An obscure tradition, which prevailed among the Indians to the north of the Atlantic, informs us that these very tribes formerly dwelt on the west side of the Mississippi. Along the banks of the Ohio, and throughout the central valley, there are frequently found, at this day, _tumuli_ raised by the hands of men. On exploring these heaps of earth to their centre, it is usual to meet with human bones, strange instruments, arms and utensils of all kinds, made of a metal, or destined for purposes, unknown to the present race.

The Indians of our time are unable to give any information relative to the history of this unknown people. Neither did those who lived three hundred years ago, when America was first discovered, leave any accounts from which even an hypothesis could be formed. Tradition--that perishable, yet ever-renewed monument of the pristine world--throws no light upon the subject. It is an undoubted fact, however, that in this part of the globe thousands of our fellow-beings had lived. When they came hither, what was their origin, their destiny, their history, and how they perished, no one can tell.
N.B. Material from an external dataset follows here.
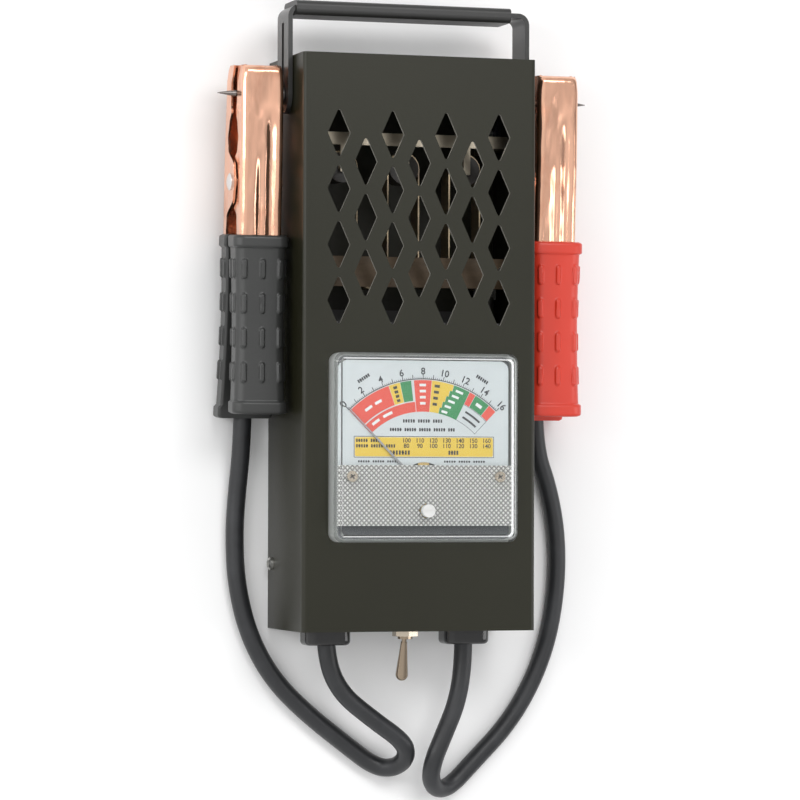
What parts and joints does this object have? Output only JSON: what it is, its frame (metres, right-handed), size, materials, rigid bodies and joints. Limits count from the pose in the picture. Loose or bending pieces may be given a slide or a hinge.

How strange does it appear that nations have existed, and afterward so completely disappeared from the earth, that the remembrance of their very name is effaced: their languages are lost; their glory is vanished like a sound without an echo; but perhaps there is not one which has not left behind it a tomb in memory of its passage. The most durable monument of human labor is that which recalls the wretchedness and nothingness of man.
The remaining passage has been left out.